95 Prozent der Befragten gaben an, dass sich der Personalmangel in den vergangenen zwölf Monaten verschärft habe und es noch schwieriger geworden sei, offene Stellen mit passenden Bewerberinnen und Bewerbern zu besetzen. Das habe vor allem Auswirkungen auf die pädagogische Qualität, so die Befragten. In 87 Prozent der Einrichtungen mussten demnach pädagogische Angebote und Teamsitzungen ausfallen. Mehr als jede zweite Kita musste früher schließen und Gruppen zusammenlegen.

Motivation zur Arbeit sinkt

Weil Erzieherinnen und Erzieher ausfallen und Bezugspersonen ständig wechseln, kommt auch der Austausch zu kurz. Mehr als 80 Prozent der befragten Kitaleitungen gaben an, dass fachliche Themen seltener besprochen werden können. Dazu zählt den Befragten zufolge auch, bestimmtes Verhalten der Kinder zu beobachten und zu dokumentieren. 89 Prozent haben weniger Zeit, pädagogische Angebote vorzubereiten und die eigene Arbeit zu reflektieren.

Durch die stressige Arbeitsbelastung wird die angespannte Lage zusätzlich verschärft, weil Fachkräfte öfter fehlen oder krank sind – nahezu alle Befragten bestätigen dies. Ein Viertel der Kitaleitungen gaben an, dass Mitarbeitende im vergangenen Jahr wegen des Personalmangels gekündigt haben.

Ein dauerhafter Notbetrieb, Überforderung und Zeitmangel führen inzwischen in vielen Einrichtungen zu weniger Arbeitsmotivation. Mehr als vier von fünf Kitaleitungen berichten, dass Mitarbeitende unzufrieden mit der pädagogischen Arbeit sind (83 Prozent) und der Personalmangel ihnen die Freude an der Arbeit nimmt (89 Prozent). Die Zufriedenheit, den Job auszuführen, ist hingegen nur leicht gesunken (sieben Prozent). Noch 80 Prozent der Befragten üben ihre Leitungstätigkeit sehr gerne aus.

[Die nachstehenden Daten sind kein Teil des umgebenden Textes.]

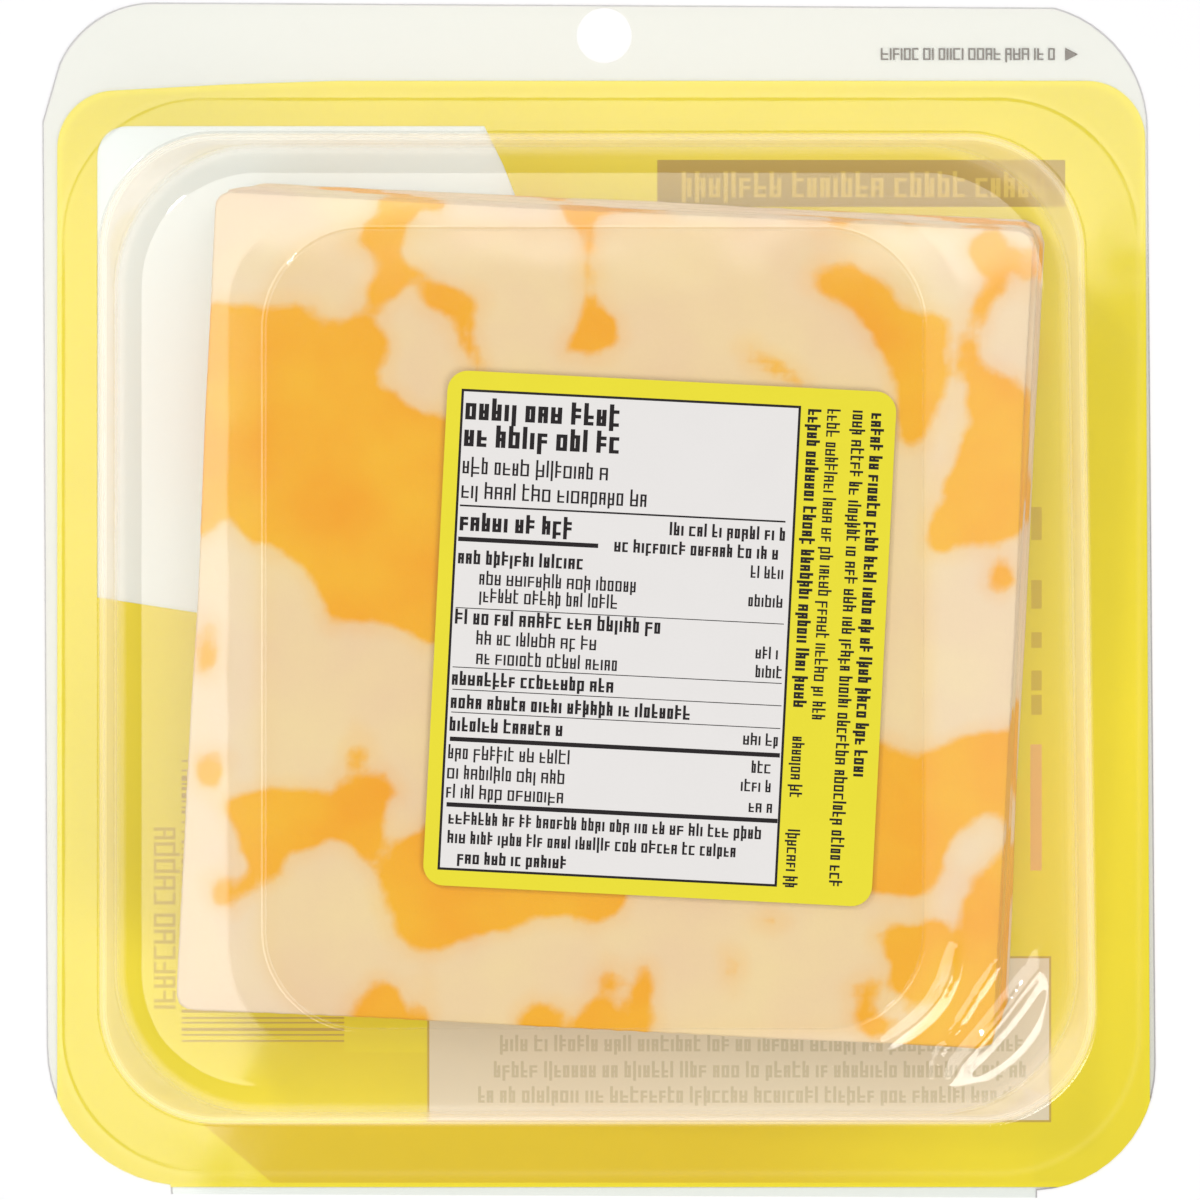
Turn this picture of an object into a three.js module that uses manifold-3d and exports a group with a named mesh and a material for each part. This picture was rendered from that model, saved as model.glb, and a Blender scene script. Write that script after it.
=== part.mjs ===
// A sealed pack of marbled cheese slices. A clear thermoformed tray with a wide flange is welded, mouth down,
// onto a printed film; a paper label sits on the tray's floor and a stack of square slices is shut inside.
// The pack lies on its film, so the tray's floor faces up and the cheese shows through it.
// Millimetres. The origin is the middle of the footprint, +Y runs towards the header with the hang hole.
import * as THREE from 'three';
import { mergeVertices } from 'three/addons/utils/BufferGeometryUtils.js';
import Module from 'manifold-3d';

const wasm = await Module();
wasm.setup();

// The cut edge that film and flange share: four punched corners and the cuts between them, not quite square
const cornerPunches = {
  bottomRight: { x: 49.6, y: -53.5, radius: 14.4, from: -87, to: 0 },
  topRight: { x: 48.7, y: 54.2, radius: 14.4, from: 0, to: 75 },
  topLeft: { x: -51.3, y: 56.9, radius: 11.8, from: 90, to: 156 },
  bottomLeft: { x: -47.6, y: -51.4, radius: 15.9, from: 180, to: 264 },
};
const leftCutTop = new THREE.Vector2(-64.0, 55.0);
const trimStripLeft = new THREE.Vector2(-49.2, -68.3);
const trimStripRight = new THREE.Vector2(50.35, -68.7);
const punchSegments = 10;

// Hang hole through the header
const hangHole = { x: 0.6, y: 64.9, radius: 3.175 };
const hangHoleSegments = 24;

// Heights of the layers, from the underside of the film upwards
const filmThickness = 0.2;
const layerGap = 0.05;
const flangeThickness = 0.4;
const flangeBottom = filmThickness + layerGap;
const flangeTop = flangeBottom + flangeThickness;

// The stack of slices: the top one lies straight under the tray's floor and the others lean up and right
const sliceCount = 12;
const sliceSide = 92.0;
const sliceThickness = 2.04;
const sliceGap = 0.08;
const sliceCornerRadius = 1.5;
const sliceEdgeRound = 0.25;
const sliceEdgeWander = 0.22;
const sliceEdgeWaves = 5;
const topSlice = { x: 0.7, y: -2.25, turn: -2.8 };
const stackLean = { x: 2.3, y: 2.0 };
const sliceJitter = 0.35;
const sliceTurnJitter = 0.4;
const sliceSideSteps = 4;
const underStackGap = 0.1;
const overStackGap = 0.2;
const stackBottom = filmThickness + underStackGap;
const stackTop = stackBottom + sliceCount * sliceThickness + (sliceCount - 1) * sliceGap;

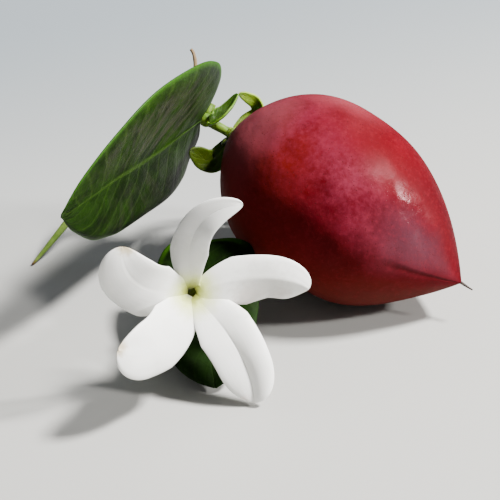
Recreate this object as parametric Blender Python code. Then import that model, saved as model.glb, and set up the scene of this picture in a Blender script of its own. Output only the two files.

Wertgeschätzt fühlen sich die Befragten, die unter den schwierigen Bedingungen arbeiten, vor allem von den Kindern und Eltern – am wenigsten erneut von der Politik. Dabei wird die Wertschätzung durch die Kommunalpolitik (37 Prozent) als stärker empfunden im Vergleich zur Wertschätzung durch Landes- (15 Prozent) oder Bundespolitik (12 Prozent). Besonders die Wertschätzung durch Landes- und Bundespolitik ist signifikant gefallen.

"Eindringlicher Hilferuf"

"Das sind erschreckende Ergebnisse, die deutlich machen, dass die Politik ihrer gesetzlichen Verantwortung nicht gerecht wird. Sie sind ein eindringlicher Hilferuf und die Verpflichtung zum Handeln", sagte Tomi Neckov, stellvertretender Bundesvorsitzender des Verbandes Bildung und Erziehung.

Als Reaktion auf die Umfrageergebnisse fordert der VBE eine "verlässliche, aufeinander abgestimmte Finanzierungsgemeinschaft aus Bund, Ländern, Kommunen und Trägern". Wenn wegen Personalmangels die Aufsichtspflichten nicht erfüllt werden könnten, müssten sofort Gegenmaßnahmen ergriffen werden. "In den kommenden Jahren wird ein großer Teil der Leitungspositionen in Deutschland neu zu besetzen sein, der Ganztagsanspruch verstärkt den Personalbedarf zusätzlich", sagte Neckov. "Es besteht akuter Handlungsbedarf."